Der Prompt muss sitzen
Legal-Tech-Tools machen in der Regel das, was der Anwalt will. Vorausgesetzt, er hat verstanden, wie man sie richtig nutzt. Wer mit KI arbeiten will, muss ebenfalls lernen, sie richtig einzusetzen. Das heißt im ersten Schritt: prompten lernen. Das ‚Prompt Engineering‘, also die richtige Bedienung von Chatbots spielt eine zentrale Rolle im Umgang mit künstlicher Intelligenz. Denn damit Sprachmodelle wie ChatGPT verwertbare Ergebnisse liefern, müssen Nutzerinnen und Nutzer ihnen möglichst präzise Aufträge geben.
Viele Kanzleien legen einen besonderen Fokus auf den sicheren Umgang mit Chatbots und haben entsprechende Trainings zum ‚Legal Prompting‘ in ihr Curriculum aufgenommen. Nicht nur internationale Sozietäten wie Osborne Clarke oder die US-Kanzlei Greenberg Traurig trainieren ihren Nachwuchs in diesem Bereich, auch immer mehr deutsche Kanzleien veranstalten Prompting-Workshops. Bei Raue gibt es einen ‚ChatGPT-Führerschein‘, der auch das Prompting einschließt. „Der Führerschein ist sozusagen die Basis, um KI sinnvoll und sicher einsetzen zu können“, erklärt Dr. Tim Engel (36), Associate bei Raue. Wer die Grundlagen beherrscht und Datenschutz und Mandatsgeheimnis im Blick hat, kann mit dem Prompting beginnen. „Wir lernen, wie man Prompts schreibt, sie optimiert. Ist ein guter Prompt gefunden, speichern wir ihn ab, damit auch andere Kollegen und Kolleginnen in Zukunft davon profitieren“, erläutert Engel.

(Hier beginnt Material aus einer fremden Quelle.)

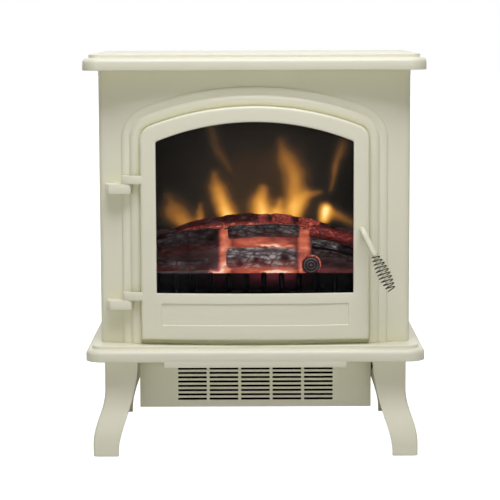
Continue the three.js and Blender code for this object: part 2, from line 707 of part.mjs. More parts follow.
// The coil handle: a cranked rod through the door, with a barrel-shaped spring gripping its lower end.
function buildHandle() {
  const { pivot, knee, tip, rod, wire, turns } = HANDLE;
  const [pivotX, pivotZ] = pivot;
  const bend = new THREE.Vector3(pivotX, knee, pivotZ);
  const end = new THREE.Vector3(...tip);
  const grip = end.clone().sub(bend);
  const at = (t) => bend.clone().addScaledVector(grip, t);
  const path = new THREE.CurvePath();
  const spindleFront = new THREE.Vector3(pivotX, knee + 9, pivotZ);
  path.add(new THREE.LineCurve3(new THREE.Vector3(pivotX, 31, pivotZ), spindleFront));
  path.add(new THREE.QuadraticBezierCurve3(spindleFront, bend, at(0.11)));
  path.add(new THREE.LineCurve3(at(0.11), at(HANDLE.rodEnd)));
  piece("handle_rod", sweep(path, rod, 14, 20), cream);

  const springStart = 0.4;
  const forward = grip.clone().normalize();
  const across = new THREE.Vector3().crossVectors(forward, new THREE.Vector3(0, 1, 0)).normalize();
  const out = new THREE.Vector3().crossVectors(across, forward);
  class Coil extends THREE.Curve {
    getPoint(t, target = new THREE.Vector3()) {
      const angle = 2 * Math.PI * turns * t;
      const swell = HANDLE.belly * Math.sin(Math.PI * t ** 1.2);
      const radius = rod + GAP + wire + 0.1 + t + swell;
      return target
        .copy(at(springStart + (1 - springStart) * t))
        .addScaledVector(across, radius * Math.cos(angle))
        .addScaledVector(out, radius * Math.sin(angle));
    }
  }
  piece("handle_spring", sweep(new Coil(), wire, 6, Math.round(turns * 9)), darkSteel);

  const backY = DOOR.front + bowAt(pivotX) + DOOR.skin;
  const nut = bar([pivotX, backY + 1.5, pivotZ], [pivotX, backY + 7, pivotZ], 6.1, 6);
  const nutBore = bar([pivotX, backY, pivotZ], [pivotX, backY + 9, pivotZ], rod + GAP, 14);
  piece("handle_nut", cut(nut, nutBore), steel);
}

buildPlates();
const filledFront = buildCabinet();
buildLegs();
buildHeater();
buildFirebox();
buildDoor();
buildHinges(filledFront);
buildHandle();

stove.position.y = -(PLATE_DEPTH - FRONT_REACH) / 2;
const part = new THREE.Group();
part.add(stove);

export default part;
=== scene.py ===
# The looks of a compact electric stove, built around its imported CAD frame.
# Every shape here is written in millimetres as (x, depth, z), where depth is the distance behind the
# base plate's front edge, as in the CAD source; Surface turns it into metres in the shared frame.
import json
import math

import bmesh
import bpy
import numpy as np
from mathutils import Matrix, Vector, noise


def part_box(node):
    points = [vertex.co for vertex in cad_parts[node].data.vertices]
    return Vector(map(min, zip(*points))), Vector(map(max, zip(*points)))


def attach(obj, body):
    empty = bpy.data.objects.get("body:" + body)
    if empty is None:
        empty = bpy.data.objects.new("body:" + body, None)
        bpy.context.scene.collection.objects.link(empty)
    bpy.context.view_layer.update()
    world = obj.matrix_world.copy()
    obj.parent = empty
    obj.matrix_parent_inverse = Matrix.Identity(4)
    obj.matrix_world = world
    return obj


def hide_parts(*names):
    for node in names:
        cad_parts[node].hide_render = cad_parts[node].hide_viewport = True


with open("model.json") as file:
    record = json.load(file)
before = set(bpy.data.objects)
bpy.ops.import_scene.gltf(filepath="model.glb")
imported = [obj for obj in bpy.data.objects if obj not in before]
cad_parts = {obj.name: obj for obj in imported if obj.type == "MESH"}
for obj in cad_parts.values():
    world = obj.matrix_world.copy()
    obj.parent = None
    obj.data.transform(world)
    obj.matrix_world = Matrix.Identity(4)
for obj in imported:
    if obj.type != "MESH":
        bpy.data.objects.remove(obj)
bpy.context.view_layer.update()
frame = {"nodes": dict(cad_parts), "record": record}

MM = 0.001
FRONT_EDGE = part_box("base_plate")[0].y
BODY_OF = {node: body for body, nodes in frame["record"]["behaviour"]["bodies"].items() for node in nodes}
SLOT_OF = {part["node"]: part["material_slot"] for part in frame["record"]["subparts"]}

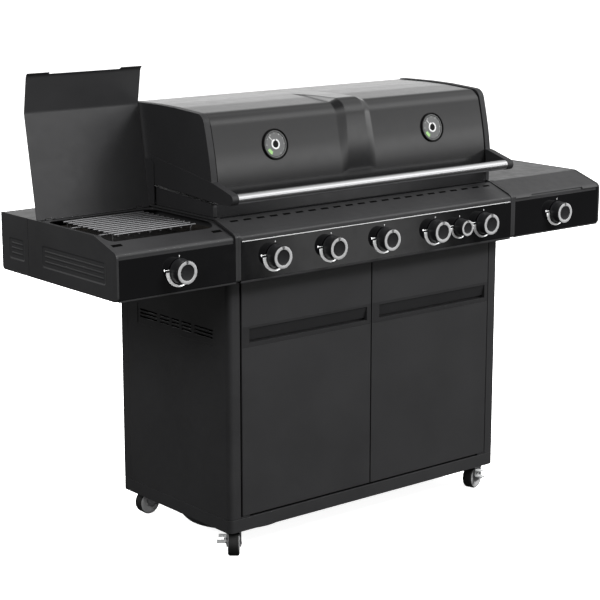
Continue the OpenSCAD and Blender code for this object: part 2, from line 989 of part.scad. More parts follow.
// Infrared burner: a perforated plate in a box, standing in the left well
module sear_burner() {
    color("#3a3836")
    cart()
    mirror([1, 0, 0]) {
        burner_well();
        side_venturi(150, well_z + 3);
        difference() {
            block([well_x0 + 26, well_y0 + 22, 768], [well_x1 - 26, well_y1 - 12, 786]);
            block([well_x0 + 30, well_y0 + 26, 772], [well_x1 - 30, well_y1 - 16, 790]);
        }
        for (x = [well_x0 + 40, well_x1 - 50], y = [well_y0 + 40, well_y1 - 40])
        block([x, y, well_z + 1], [x + 10, y + 10, 769]);
    }
}

// Wire grate over the sear burner: wires along X on ribs, legs on the burner's rim and two prongs in the well
module sear_grate() {
    wires = 11;
    wire_r = 3;
    rib_r = 2.5;
    leg_r = 2.2;
    y0 = 50;
    y1 = 274;
    x0 = 537;
    x1 = 776;
    rib_n = 8;
    top = module_top - 3.4;
    rib_z = top - wire_r - 3.2;
    prong_x = x1 + 20;
    color(steel)
    cart()
    mirror([1, 0, 0]) {
        for (i = [0 : wires - 1])
        rod_x(wire_r, x0, x1, y0 + i * (y1 - y0) / (wires - 1), top - wire_r);
        for (i = [0 : rib_n - 1])
        rod_y(rib_r, x0 + 12 + i * (x1 - x0 - 24) / (rib_n - 1), y0 - 2, y1 + 2, rib_z);
        for (y = [84, 207]) {
            rod_x(leg_r, x1 - 9, prong_x + 0.5, y, rib_z - 0.5);
            translate([prong_x, y, well_z + 2.3])
            cylinder(r = rib_r, h = rib_z - well_z);
        }
        for (x = [x0 + 5, x1 - 5], y = [y0 + 12, y1 - 12])
        translate([x, y, 786.3])
        cylinder(r = leg_r, h = rib_z - 784);
    }
}

side_burner_at = [module_mid, 152];

module side_burner() {
    color("#3a3836")
    cart() {
        burner_well();
        side_venturi(side_burner_at[1] + 9, well_z + 3);
        translate([side_burner_at[0], side_burner_at[1], well_z + 1]) {
            cylinder(r = 30, h = 18);
            translate([0, 0, 18])
            cylinder(r = 44, h = 12);
            translate([0, 0, 30])
            cylinder(r = 40, h = 4);
        }
    }
}

// Cast pan support: a frame with fingers towards the burner
module pan_support() {
    bar = 7;
    top = 806;
    x0 = well_x0 + 20;
    x1 = well_x1 - 20;
    y0 = well_y0 + 20;
    y1 = well_y1 - 16;
    finger = 70;
    color(cast)
    cart() {
        difference() {
            block([x0, y0, top - 10], [x1, y1, top]);
            block([x0 + bar, y0 + bar, top - 11], [x1 - bar, y1 - bar, top + 1]);
        }
        for (y = [y0 + 50, (y0 + y1) / 2, y1 - 50]) {
            block([x0 + 1, y, top - 9], [x0 + finger, y + bar, top]);
            block([x1 - finger, y, top - 9], [x1 - 1, y + bar, top]);
        }
        for (y = [[y0 + 1, y0 + finger], [y1 - finger, y1 - 1]])
        block([module_mid - bar / 2, y[0], top - 9], [module_mid + bar / 2, y[1], top]);
        for (x = [x0, x1 - bar], y = [y0, y1 - bar])
        block([x, y, well_z + 2.3], [x + bar, y + bar, top - 5]);
    }
}

// ---- Grease tray ----

module grease_tray() {
    z0 = 671.4;
    z1 = 694;
    y0 = box_y0 + 40;
    y1 = box_y1 + 20;
    color("#8f9193")
    cart() {
        difference() {
            block([-tray_x + 0.6, y0, z0], [tray_x - 0.6, y1, z1]);
            block([-tray_x + 2.2, y0 + 1.6, z0 + 1.6], [tray_x - 2.2, y1 - 1.6, z1 + 1]);
        }
        block([-60, y1 - 0.5, z1 - 2], [60, y1 + 22, z1]);
        block([-60, y1 + 20, z1 - 10], [60, y1 + 22, z1]);
    }
}

// ---- Lid ----

lid_front = [[46, 862, 0], [49, 900, 700], [56.4, 953, 700], [69.6, 1013, 1200], [84, 1069, 30]];
lid_top = [[205, 1076.5, 0], [284, 1078, 0], [400, 1076.5, 0]];
lid_rear_y = 416;
lid_line = concat(lid_front, lid_top, [[lid_rear_y, 1076, 14], [lid_rear_y, pivot_z, 0]]);

// Skin of the lid between its end castings, with the raised rib down its middle
module lid_skin() {
    rib_x = 33;
    edge_x = 58;
    skin_x = lid_x - lid_rim - 0.2;
    rib_section = [[-edge_x, 0], [-rib_x, -9.5], [rib_x, -9.5], [edge_x, 0]];
    color("#353538")
    cart()
    difference() {
        union() {
            along_x(-skin_x, skin_x)
            polygon(ribbon(lid_line, -sheet));
            hull() {
                translate([-edge_x, 66, 990])
                cube([2 * edge_x, 4, 4]);
                translate([-rib_x, 69, 1034])
                cube([2 * rib_x, 6, 10]);
                translate([-rib_x, 100, 1074])
                cube([2 * rib_x, 10, 6]);
                translate([-edge_x, 98, 1066])
                cube([2 * edge_x, 10, 4]);
                translate([-edge_x, 78, 1034])
                cube([2 * edge_x, 6, 10]);
            }
        }
        along_x(-skin_x + 1, skin_x - 1)
        polygon(concat([[lid_rear_y - sheet, 850], [60, 850]], line(moved_line(lid_line, -sheet, false))));
    }
}

// End castings of the lid with their rims, the arms that carry the handle and the pivot bores
module lid_ends() {
    swing_r = 36;
    cheek = concat(
        [[46, 857.5, 0], [183.7, 864.6, 0], [292.4, 871.5, 0]],
        [for (a = [-70 : 14 : 0]) [pivot_y + swing_r * cos(a), pivot_z + swing_r * sin(a), 0]],
        [[lid_rear_y, 1076, 14]],
        reversed(lid_top),
        [for (i = [len(lid_front) - 1 : -1 : 1]) lid_front[i]]
    );
    arm = rounded(concat(
        [for (a = [120 : 30 : 270]) [handle_y + 14.5 * cos(a), handle_z + 14.5 * sin(a), 0]],
        [[29.4, 855.6, 0], [183.7, 864.6, 0], [292.4, 871.5, 0], [312, 874, 0]],
        [[317, 947, 6], [182, 926.5, 0], [39, 903.6, 0]]
    ));
    color("#303033")
    cart()
    both()
    difference() {
        union() {
            along_x(lid_x - 4, lid_x)
            polygon(rounded(cheek));
            along_x(lid_x - lid_rim, lid_x)
            difference() {
                polygon(rounded(cheek));
                polygon(rounded(inset(cheek, 6)));
            }
            along_x(lid_x - lid_rim, lid_x + 2.2)
            polygon(arm);
            rod_x(12, lid_x - 8, lid_x + 2.2, pivot_y, pivot_z);
        }
        rod_x(pivot_r + pin_gap, lid_x - 9, lid_x + 3, pivot_y, pivot_z);
    }
}

module lid_handle() {
    end = lid_x - lid_rim + 6;
    color("#e4e5e6")
    cart()
    difference() {
        rod_x(handle_r, -end, end, handle_y, handle_z);
        rod_x(handle_r - 2, -end - 1, end + 1, handle_y, handle_z);
    }
}

// Dial thermometers set in the lid's face, leaning with it
module thermometers() {
    lean = 12;
    color("#a5a8a8")
    cart()
    for (s = [-1, 1])
    translate([s * gauge_x, 62.5, gauge_z])
    rotate([90 - lean, 0, 0]) {
        difference() {
            translate([0, 0, -3])
            cylinder(r = 40, h = 9);
            translate([0, 0, 3])
            cylinder(r = 36, h = 4);
        }
        translate([0, 0, -60])
        cylinder(r = 3, h = 60);
    }
}

// ---- Casters ----

axle_z = wheel_r - ground_gap;
axle_r = 4;
arm_in = wheel_w / 2 + 3;
arm_t = 2.5;
// Each caster's place, swivel angle at rest and the side its brake pedal is on
caster_at = [
    [-cab_x + stem_in, stem_front, 230.7, -1],
    [cab_x - stem_in, stem_front, 195.6, 1],
    [-cab_x + stem_in, stem_rear, 0, 1],
    [cab_x - stem_in, stem_rear, 320, -1]
];

module at_caster(i) {
    cart()
    translate([caster_at[i][0], caster_at[i][1], 0])
    rotate([0, 0, caster_at[i][2]])
    mirror([0, caster_at[i][3] < 0 ? 1 : 0, 0])
    children();
}

brake_x = trail + 13;
brake_z = axle_z + 17;

// Fork: swivel head, crown, two arms and the axle; the trail runs along +X, the brake pin along +Y
module caster_fork(i) {
    color(steel)
    at_caster(i) {
        difference() {
            translate([0, 0, 8])
            cylinder(r = 17, h = 16);
            translate([0, 0, 7])
            cylinder(r = race_r, h = 18);
        }
        difference() {
            block([-15, -arm_in - arm_t, 8], [trail + 16, arm_in + arm_t, 11]);
            translate([0, 0, 7])
            cylinder(r = 10, h = 6);
        }
        for (s = [-1, 1])
        translate([0, s > 0 ? arm_in : -arm_in - arm_t, 0])
        along_y(0, arm_t)
        polygon(rounded([
            [trail - 9, axle_z - 9, 8], [trail + 9, axle_z - 9, 8], [trail + 16, brake_z, 3],
            [trail + 16, 10, 0], [-13, 10, 0]
        ]));
        rod_y(axle_r, trail, -arm_in - arm_t - 1.5, arm_in + arm_t + 1.5, axle_z);
        rod_y(2.5, brake_x, arm_in, arm_in + arm_t + 6, brake_z);
    }
}

// Wheel with a chamfered tread and proud side discs
module caster_wheel(i) {
    w = wheel_w / 2;
    disc_r = wheel_r - 4.5;
    color("#1a1a1a")
    at_caster(i)
    translate([trail, 0, axle_z])
    rotate([90, 0, 0])
    rotate_extrude($fn = 64)
    polygon([
        [axle_r + pin_gap, -w - 2], [disc_r, -w - 2], [disc_r, -w], [wheel_r - 3, -w], [wheel_r, -w + 3],
        [wheel_r, w - 3], [wheel_r - 3, w], [disc_r, w], [disc_r, w + 2], [axle_r + pin_gap, w + 2]
    ]);
}

// Rocking brake pedal beside the fork
module caster_brake(i) {
    y0 = pedal_y0;
    color("#a9abab")
    at_caster(i)
    difference() {
        union() {
            along_y(y0, y0 + 3)
            polygon(rounded([
                [brake_x - 9, brake_z - 11, 4], [brake_x + 8, brake_z - 11, 4],
                [brake_x + 8, brake_z + 11, 4], [brake_x - 9, brake_z + 11, 4]
            ]));
            block([brake_x - 9, y0 + 1, brake_z - 10], [brake_x + 8, y0 + pedal_l, brake_z - 6]);
            block([brake_x - 9, y0 + 1, brake_z + 7], [brake_x + 8, y0 + 19, brake_z + 10]);
        }
        rod_y(2.5 + pin_gap, brake_x, y0 - 1, y0 + 5, brake_z);
    }
}

module caster_fork_fl() { caster_fork(0); }
module caster_fork_fr() { caster_fork(1); }
module caster_fork_rl() { caster_fork(2); }
module caster_fork_rr() { caster_fork(3); }
module caster_wheel_fl() { caster_wheel(0); }
module caster_wheel_fr() { caster_wheel(1); }
module caster_wheel_rl() { caster_wheel(2); }
module caster_wheel_rr() { caster_wheel(3); }
module caster_brake_fl() { caster_brake(0); }
module caster_brake_fr() { caster_brake(1); }
module caster_brake_rl() { caster_brake(2); }
module caster_brake_rr() { caster_brake(3); }

base_frame();
bottle_tray();
side_panel_left();
side_panel_right();
rear_posts();
rear_panel();
cart_frame();
firebox();
firebox_ends();
burner_tubes();
flame_tamers();
cooking_grates();
warming_rack();
gas_manifold();
gas_valves();
control_panel();
panel_glass();
left_side_plate();
left_module_pan();
left_deck();
left_glass();
sear_burner();
sear_grate();
right_side_plate();
right_module_pan();
right_deck();
right_glass();
side_burner();
pan_support();
grease_tray();
left_cover();
right_cover();
lid_skin();
lid_ends();
lid_handle();
thermometers();
door_left();
door_right();
door_handle_left();
door_handle_right();
knob_1();
knob_2();
knob_3();
knob_4();
knob_5();
knob_6();
knob_left();
knob_right();
caster_fork_fl();
caster_fork_fr();
caster_fork_rl();
caster_fork_rr();
caster_wheel_fl();
caster_wheel_fr();
caster_wheel_rl();
caster_wheel_rr();
caster_brake_fl();
caster_brake_fr();
caster_brake_rl();
caster_brake_rr();
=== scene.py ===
"""Looks of the gas barbecue grill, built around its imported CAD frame.

Blender's unit is the metre. Sizes that belong to the grill are given in millimetres in the cart's own
frame (x from the middle, y back from the cabinet's front, z up from the skirt's bottom edge), and place()
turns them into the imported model's frame.
"""
import json
import math

import bpy
from mathutils import Matrix, Vector

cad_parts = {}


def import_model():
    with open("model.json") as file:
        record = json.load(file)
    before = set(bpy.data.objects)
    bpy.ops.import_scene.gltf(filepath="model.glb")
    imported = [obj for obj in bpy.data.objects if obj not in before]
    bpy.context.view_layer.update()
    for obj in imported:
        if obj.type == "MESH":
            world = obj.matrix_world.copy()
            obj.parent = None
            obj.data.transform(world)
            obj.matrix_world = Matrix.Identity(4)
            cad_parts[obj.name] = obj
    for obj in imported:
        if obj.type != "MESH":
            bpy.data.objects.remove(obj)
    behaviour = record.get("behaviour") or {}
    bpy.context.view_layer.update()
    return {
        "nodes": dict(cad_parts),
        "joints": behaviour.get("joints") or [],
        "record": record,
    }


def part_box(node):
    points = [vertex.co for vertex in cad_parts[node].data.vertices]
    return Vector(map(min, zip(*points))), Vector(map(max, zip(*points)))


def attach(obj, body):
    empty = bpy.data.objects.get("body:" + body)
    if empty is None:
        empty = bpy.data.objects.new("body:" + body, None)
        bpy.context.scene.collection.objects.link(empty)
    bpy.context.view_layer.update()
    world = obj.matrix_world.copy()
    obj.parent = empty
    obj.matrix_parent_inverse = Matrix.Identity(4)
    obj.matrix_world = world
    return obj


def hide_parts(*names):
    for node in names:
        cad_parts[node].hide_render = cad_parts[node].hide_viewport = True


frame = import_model()

MM = 0.001
NODES = frame["nodes"]
JOINTS = {joint["name"]: joint for joint in frame["joints"]}
base_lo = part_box("base_frame")[0]
FRONT_Y = base_lo.y
SKIRT_Z = base_lo.z
scene = bpy.context.scene


def place(x, y, z):
    """A point of the cart's frame, in millimetres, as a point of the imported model."""
    return Vector((x * MM, FRONT_Y + y * MM, SKIRT_Z + z * MM))


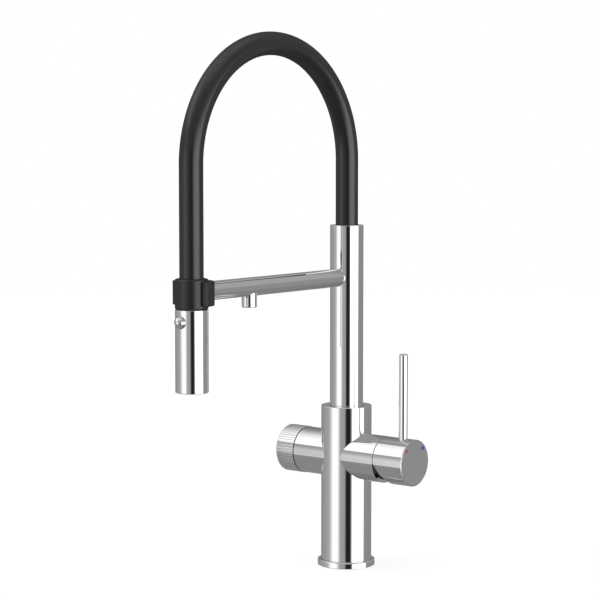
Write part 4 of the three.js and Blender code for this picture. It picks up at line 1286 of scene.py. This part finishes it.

Auch wenn man gelernt hat, dem Chatbot präzise Anweisungen zu erteilen, ist dennoch Vorsicht geboten. Mitunter kann es nämlich vorkommen, dass die Ergebnisse, die er präsentiert, schlicht falsch sind. Experten sprechen von Halluzination. Umso wichtiger ist es also, dass Anwältinnen und Anwälte die Qualität der gelieferten Ergebnisse sorgfältig prüfen. Denn ganz ohne Juristen, so viel ist ja auch längst klar, geht es bei aller Technik dann doch nicht.